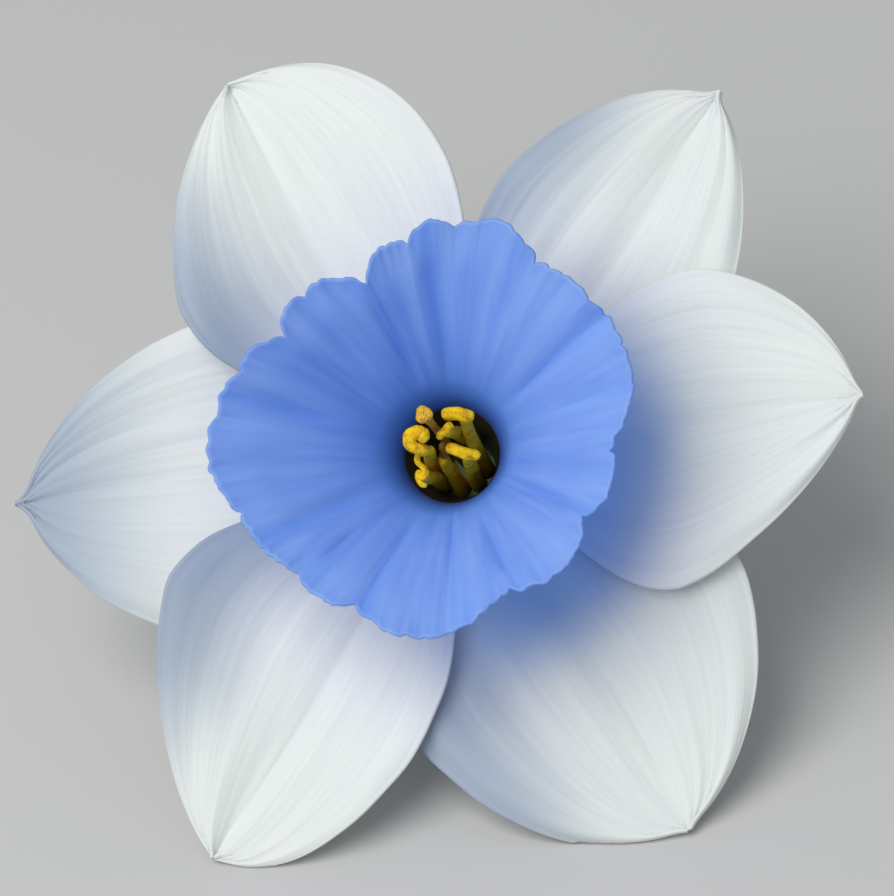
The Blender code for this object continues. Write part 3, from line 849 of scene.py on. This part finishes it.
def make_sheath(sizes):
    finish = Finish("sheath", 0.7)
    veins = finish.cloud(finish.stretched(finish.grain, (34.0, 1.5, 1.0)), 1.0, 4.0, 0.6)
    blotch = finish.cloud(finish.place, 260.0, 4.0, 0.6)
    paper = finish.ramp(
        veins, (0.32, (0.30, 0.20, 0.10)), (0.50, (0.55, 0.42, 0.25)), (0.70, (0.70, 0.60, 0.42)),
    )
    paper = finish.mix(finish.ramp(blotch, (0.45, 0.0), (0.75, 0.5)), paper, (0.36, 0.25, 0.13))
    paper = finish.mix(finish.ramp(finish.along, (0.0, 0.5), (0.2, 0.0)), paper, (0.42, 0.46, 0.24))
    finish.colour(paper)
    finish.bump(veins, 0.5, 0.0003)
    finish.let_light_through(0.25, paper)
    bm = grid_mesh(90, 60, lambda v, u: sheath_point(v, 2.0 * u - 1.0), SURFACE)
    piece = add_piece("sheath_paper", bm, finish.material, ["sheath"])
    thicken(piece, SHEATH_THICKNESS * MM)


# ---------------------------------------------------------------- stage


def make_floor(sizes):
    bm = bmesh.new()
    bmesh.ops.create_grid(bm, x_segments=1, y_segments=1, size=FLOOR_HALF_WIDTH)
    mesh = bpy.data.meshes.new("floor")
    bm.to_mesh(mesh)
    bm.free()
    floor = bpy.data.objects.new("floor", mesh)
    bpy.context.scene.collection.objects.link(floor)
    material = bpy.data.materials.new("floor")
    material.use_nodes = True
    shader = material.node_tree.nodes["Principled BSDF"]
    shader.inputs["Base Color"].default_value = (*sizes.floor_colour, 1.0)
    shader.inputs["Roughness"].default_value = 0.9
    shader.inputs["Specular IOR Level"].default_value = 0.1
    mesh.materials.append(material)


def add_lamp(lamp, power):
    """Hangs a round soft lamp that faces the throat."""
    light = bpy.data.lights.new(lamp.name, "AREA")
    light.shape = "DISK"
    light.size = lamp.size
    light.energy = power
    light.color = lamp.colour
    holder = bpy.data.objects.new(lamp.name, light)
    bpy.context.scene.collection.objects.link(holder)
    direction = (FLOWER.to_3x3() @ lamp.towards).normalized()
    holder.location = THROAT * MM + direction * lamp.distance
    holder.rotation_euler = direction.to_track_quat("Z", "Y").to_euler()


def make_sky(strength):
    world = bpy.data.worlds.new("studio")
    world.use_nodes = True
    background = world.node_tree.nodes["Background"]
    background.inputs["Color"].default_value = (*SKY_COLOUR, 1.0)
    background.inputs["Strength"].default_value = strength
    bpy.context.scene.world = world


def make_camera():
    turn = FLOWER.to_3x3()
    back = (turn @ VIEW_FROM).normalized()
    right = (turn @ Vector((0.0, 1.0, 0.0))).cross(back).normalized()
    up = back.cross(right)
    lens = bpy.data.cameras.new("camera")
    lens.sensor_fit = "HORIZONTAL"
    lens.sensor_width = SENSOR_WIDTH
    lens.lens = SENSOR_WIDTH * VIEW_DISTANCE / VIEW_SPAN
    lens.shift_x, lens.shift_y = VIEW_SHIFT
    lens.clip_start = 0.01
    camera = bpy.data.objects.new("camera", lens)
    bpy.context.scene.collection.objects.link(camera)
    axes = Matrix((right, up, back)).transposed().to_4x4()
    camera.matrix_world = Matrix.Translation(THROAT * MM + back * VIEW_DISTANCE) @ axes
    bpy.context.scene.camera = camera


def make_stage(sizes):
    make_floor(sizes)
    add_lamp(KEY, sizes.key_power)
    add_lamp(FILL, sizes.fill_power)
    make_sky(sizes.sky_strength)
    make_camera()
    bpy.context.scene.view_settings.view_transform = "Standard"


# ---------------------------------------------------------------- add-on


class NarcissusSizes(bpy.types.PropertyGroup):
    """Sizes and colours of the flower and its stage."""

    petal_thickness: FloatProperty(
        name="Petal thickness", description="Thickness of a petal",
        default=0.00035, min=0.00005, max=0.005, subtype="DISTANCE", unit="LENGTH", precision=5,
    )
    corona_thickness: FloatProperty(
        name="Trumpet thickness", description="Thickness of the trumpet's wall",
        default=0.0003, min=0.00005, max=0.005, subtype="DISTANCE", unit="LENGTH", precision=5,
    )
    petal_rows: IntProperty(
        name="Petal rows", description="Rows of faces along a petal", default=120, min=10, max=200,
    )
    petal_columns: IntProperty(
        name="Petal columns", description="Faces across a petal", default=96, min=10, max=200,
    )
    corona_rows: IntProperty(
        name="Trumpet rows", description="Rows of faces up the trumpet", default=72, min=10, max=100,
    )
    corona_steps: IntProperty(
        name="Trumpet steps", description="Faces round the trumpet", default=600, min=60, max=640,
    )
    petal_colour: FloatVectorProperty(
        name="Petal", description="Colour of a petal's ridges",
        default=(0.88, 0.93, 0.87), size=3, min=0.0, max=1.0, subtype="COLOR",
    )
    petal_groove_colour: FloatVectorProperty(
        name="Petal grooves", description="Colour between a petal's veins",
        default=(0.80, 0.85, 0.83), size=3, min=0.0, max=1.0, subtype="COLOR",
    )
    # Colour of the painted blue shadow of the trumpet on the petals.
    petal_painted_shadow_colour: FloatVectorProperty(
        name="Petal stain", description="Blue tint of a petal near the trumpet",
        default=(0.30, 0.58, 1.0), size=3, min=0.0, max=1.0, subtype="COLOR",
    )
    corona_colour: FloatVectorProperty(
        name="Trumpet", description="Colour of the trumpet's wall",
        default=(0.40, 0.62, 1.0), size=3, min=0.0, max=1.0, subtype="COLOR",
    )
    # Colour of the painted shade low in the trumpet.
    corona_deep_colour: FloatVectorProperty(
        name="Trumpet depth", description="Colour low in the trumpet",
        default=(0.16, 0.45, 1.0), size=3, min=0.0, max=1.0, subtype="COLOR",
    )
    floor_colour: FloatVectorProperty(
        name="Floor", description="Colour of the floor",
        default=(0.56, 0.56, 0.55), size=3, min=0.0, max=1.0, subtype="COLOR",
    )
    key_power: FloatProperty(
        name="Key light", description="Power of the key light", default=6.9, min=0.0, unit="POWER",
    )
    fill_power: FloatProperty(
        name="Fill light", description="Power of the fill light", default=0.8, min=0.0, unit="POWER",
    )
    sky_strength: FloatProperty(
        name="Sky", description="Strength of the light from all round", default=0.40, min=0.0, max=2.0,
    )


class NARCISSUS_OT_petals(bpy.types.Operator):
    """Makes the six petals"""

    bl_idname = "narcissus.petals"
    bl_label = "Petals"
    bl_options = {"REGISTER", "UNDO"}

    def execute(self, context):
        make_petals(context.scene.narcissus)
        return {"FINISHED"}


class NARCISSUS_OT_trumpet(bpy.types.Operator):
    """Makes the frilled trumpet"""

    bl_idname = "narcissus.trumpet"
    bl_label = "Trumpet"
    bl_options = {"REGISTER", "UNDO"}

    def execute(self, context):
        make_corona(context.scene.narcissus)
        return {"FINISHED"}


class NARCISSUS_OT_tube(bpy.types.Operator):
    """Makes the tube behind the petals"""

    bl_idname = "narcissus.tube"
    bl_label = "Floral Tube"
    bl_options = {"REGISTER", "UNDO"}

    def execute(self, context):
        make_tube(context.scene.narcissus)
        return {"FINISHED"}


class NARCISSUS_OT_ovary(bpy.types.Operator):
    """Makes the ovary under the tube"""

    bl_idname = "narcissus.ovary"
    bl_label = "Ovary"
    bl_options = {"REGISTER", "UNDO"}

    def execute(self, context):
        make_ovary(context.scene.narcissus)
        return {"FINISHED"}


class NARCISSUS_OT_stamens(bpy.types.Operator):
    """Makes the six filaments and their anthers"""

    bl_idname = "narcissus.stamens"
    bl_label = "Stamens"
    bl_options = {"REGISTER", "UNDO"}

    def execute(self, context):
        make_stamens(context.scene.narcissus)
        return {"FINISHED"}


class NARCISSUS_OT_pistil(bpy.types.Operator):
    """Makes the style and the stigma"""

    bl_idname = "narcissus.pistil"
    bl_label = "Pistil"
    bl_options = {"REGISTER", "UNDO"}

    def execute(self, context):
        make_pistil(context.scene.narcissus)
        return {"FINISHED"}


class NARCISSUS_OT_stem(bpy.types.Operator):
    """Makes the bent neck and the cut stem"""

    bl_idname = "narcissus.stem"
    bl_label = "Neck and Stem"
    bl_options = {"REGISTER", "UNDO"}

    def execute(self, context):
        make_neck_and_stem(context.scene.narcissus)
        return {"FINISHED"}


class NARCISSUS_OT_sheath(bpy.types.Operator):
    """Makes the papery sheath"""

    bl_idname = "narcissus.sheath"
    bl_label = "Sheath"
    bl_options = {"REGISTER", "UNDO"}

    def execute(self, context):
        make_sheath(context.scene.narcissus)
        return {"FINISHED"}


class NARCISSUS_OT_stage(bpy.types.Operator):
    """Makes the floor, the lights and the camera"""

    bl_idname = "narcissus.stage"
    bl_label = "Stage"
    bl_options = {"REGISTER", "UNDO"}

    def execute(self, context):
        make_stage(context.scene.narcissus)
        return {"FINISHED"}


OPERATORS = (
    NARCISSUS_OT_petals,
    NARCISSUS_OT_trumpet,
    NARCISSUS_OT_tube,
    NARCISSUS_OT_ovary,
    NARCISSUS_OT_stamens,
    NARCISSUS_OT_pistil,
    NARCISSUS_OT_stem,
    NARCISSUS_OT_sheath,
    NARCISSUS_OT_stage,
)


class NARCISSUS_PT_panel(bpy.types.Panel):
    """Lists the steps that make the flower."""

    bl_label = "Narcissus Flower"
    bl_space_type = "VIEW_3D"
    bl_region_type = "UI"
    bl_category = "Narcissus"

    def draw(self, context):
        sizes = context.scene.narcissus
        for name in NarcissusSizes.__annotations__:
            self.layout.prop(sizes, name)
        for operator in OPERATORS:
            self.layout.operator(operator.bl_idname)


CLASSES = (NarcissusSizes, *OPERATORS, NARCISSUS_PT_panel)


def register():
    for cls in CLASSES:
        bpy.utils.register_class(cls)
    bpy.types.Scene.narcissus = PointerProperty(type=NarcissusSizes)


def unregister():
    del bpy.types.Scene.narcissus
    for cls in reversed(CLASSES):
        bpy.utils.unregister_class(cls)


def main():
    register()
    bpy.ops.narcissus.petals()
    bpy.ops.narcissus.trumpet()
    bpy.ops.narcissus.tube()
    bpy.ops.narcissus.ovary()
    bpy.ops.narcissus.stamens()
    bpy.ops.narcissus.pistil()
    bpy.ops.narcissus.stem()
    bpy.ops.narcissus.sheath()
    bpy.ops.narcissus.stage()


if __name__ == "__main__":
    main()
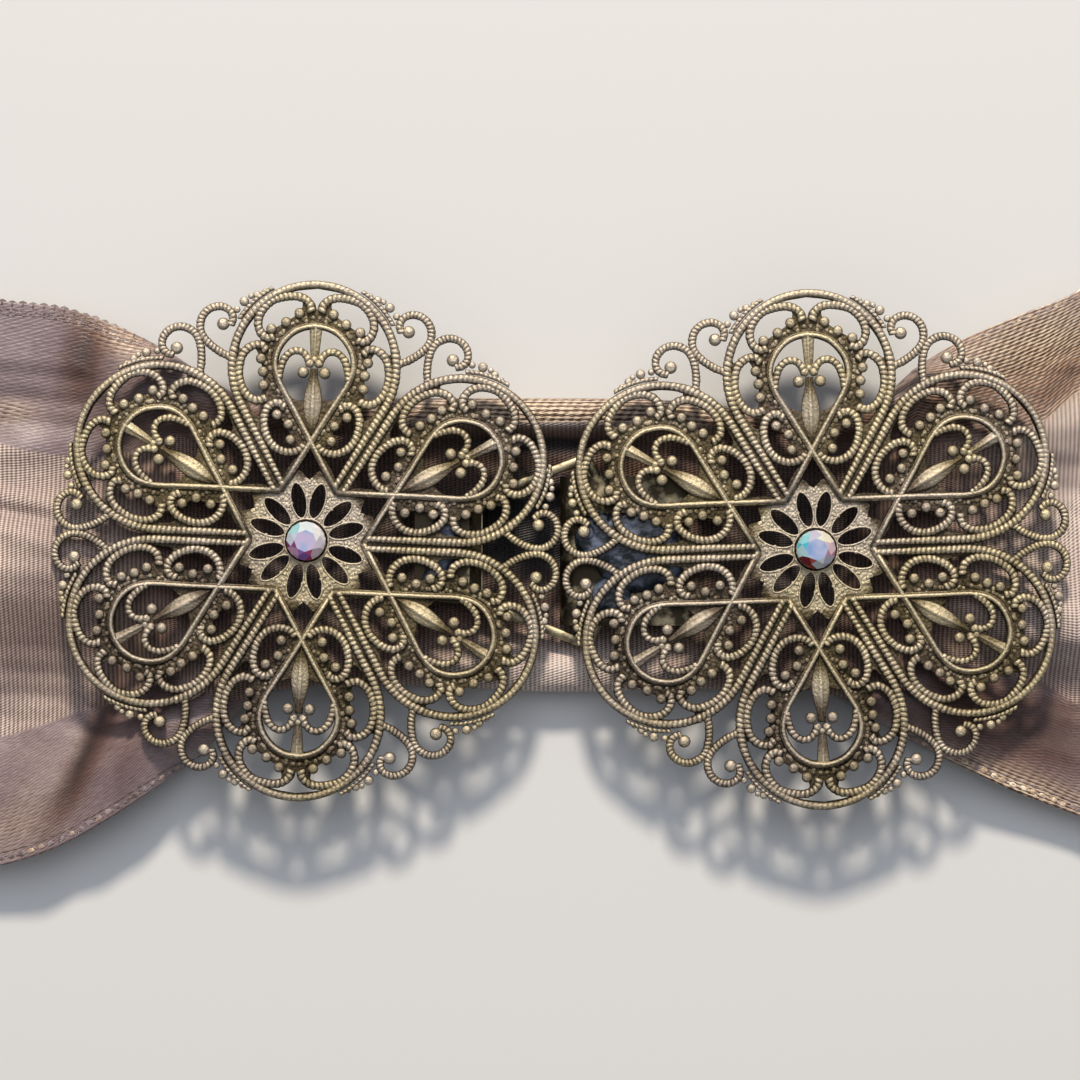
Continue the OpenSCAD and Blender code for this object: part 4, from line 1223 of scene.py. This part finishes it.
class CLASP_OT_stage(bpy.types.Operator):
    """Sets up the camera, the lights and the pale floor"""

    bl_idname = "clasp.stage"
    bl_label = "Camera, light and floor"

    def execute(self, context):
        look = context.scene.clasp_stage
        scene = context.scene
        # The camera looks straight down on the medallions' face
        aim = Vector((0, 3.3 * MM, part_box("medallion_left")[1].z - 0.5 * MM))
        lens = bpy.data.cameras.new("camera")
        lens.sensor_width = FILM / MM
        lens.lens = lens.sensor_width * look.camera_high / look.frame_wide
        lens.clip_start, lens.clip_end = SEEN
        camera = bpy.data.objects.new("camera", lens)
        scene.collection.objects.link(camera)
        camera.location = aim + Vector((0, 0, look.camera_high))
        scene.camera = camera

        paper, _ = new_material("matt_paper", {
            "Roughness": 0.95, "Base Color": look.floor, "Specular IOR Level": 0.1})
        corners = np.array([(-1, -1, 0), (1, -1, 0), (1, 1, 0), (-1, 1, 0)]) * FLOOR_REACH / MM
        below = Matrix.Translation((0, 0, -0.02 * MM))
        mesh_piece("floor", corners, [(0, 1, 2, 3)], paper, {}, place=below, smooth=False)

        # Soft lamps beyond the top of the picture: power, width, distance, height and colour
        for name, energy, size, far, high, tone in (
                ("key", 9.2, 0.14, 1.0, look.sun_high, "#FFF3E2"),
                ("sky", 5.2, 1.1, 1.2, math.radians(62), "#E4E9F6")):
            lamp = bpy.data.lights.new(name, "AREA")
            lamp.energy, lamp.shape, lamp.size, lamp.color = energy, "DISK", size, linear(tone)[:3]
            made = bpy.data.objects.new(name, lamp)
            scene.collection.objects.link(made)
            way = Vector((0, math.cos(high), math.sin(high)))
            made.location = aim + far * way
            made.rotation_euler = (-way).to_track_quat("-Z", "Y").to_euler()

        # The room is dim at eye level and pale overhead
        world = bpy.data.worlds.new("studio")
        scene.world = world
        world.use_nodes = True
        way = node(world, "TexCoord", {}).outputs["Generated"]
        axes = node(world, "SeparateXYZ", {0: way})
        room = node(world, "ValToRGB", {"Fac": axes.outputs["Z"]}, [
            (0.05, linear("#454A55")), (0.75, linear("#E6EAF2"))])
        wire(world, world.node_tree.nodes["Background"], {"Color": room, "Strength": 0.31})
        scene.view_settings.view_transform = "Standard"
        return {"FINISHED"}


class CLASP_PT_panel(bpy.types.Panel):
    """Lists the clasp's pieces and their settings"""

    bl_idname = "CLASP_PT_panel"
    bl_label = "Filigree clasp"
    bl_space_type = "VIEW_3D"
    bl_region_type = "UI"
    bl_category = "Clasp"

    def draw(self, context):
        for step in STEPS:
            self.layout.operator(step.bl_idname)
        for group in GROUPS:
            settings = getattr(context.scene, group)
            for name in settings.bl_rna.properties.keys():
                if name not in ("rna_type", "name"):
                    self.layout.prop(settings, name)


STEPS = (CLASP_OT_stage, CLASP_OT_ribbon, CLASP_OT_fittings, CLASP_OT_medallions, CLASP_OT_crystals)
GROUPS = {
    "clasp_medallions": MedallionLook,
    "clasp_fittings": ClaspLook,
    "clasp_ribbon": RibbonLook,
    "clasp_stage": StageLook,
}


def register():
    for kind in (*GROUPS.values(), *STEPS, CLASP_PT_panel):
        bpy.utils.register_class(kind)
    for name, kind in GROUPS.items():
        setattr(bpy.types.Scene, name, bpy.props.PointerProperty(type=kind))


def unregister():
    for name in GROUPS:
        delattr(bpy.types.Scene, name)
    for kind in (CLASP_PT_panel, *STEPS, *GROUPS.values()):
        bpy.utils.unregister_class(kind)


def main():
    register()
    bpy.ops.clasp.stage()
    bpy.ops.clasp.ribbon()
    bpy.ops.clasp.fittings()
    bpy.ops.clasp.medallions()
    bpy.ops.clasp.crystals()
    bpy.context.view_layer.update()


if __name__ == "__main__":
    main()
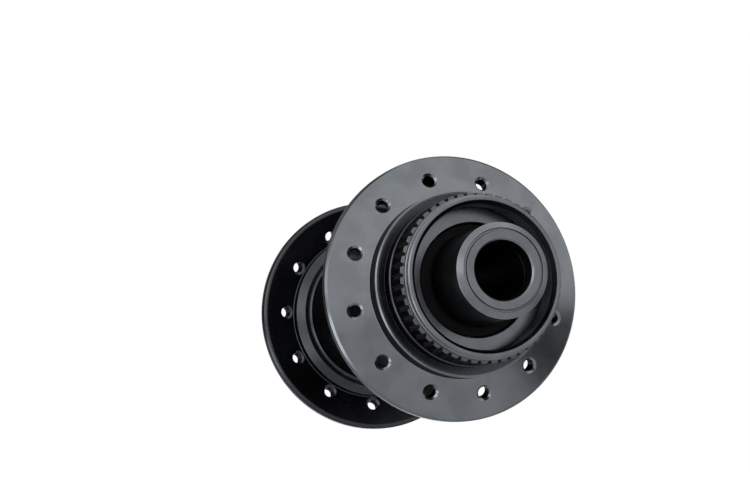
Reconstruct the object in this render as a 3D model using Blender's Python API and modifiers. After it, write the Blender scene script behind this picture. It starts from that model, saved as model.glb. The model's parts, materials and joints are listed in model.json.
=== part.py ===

# What this task involves
Your output should consist solely of the lines from the beginning of the entries through the line containing "thicken(piece, SHEATH_THICKNESS * MM)", reproduced exactly.

# Response
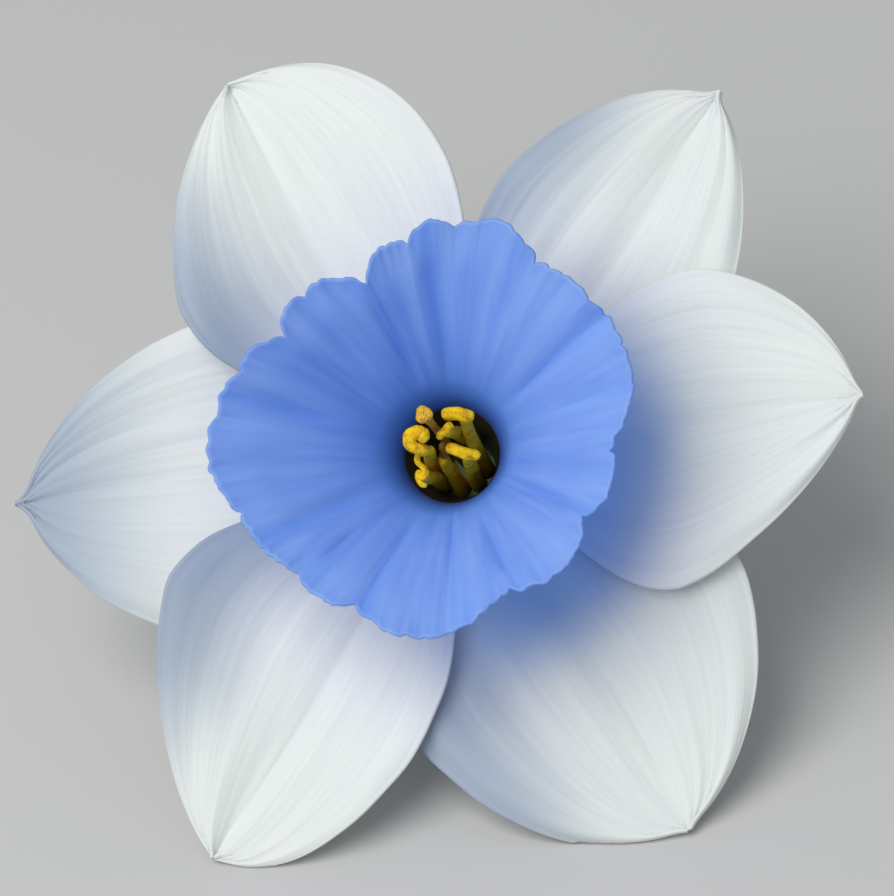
The Blender code for this object continues. Write part 3, from line 849 of scene.py on. This part finishes it.
def make_sheath(sizes):
    finish = Finish("sheath", 0.7)
    veins = finish.cloud(finish.stretched(finish.grain, (34.0, 1.5, 1.0)), 1.0, 4.0, 0.6)
    blotch = finish.cloud(finish.place, 260.0, 4.0, 0.6)
    paper = finish.ramp(
        veins, (0.32, (0.30, 0.20, 0.10)), (0.50, (0.55, 0.42, 0.25)), (0.70, (0.70, 0.60, 0.42)),
    )
    paper = finish.mix(finish.ramp(blotch, (0.45, 0.0), (0.75, 0.5)), paper, (0.36, 0.25, 0.13))
    paper = finish.mix(finish.ramp(finish.along, (0.0, 0.5), (0.2, 0.0)), paper, (0.42, 0.46, 0.24))
    finish.colour(paper)
    finish.bump(veins, 0.5, 0.0003)
    finish.let_light_through(0.25, paper)
    bm = grid_mesh(90, 60, lambda v, u: sheath_point(v, 2.0 * u - 1.0), SURFACE)
    piece = add_piece("sheath_paper", bm, finish.material, ["sheath"])
    thicken(piece, SHEATH_THICKNESS * MM)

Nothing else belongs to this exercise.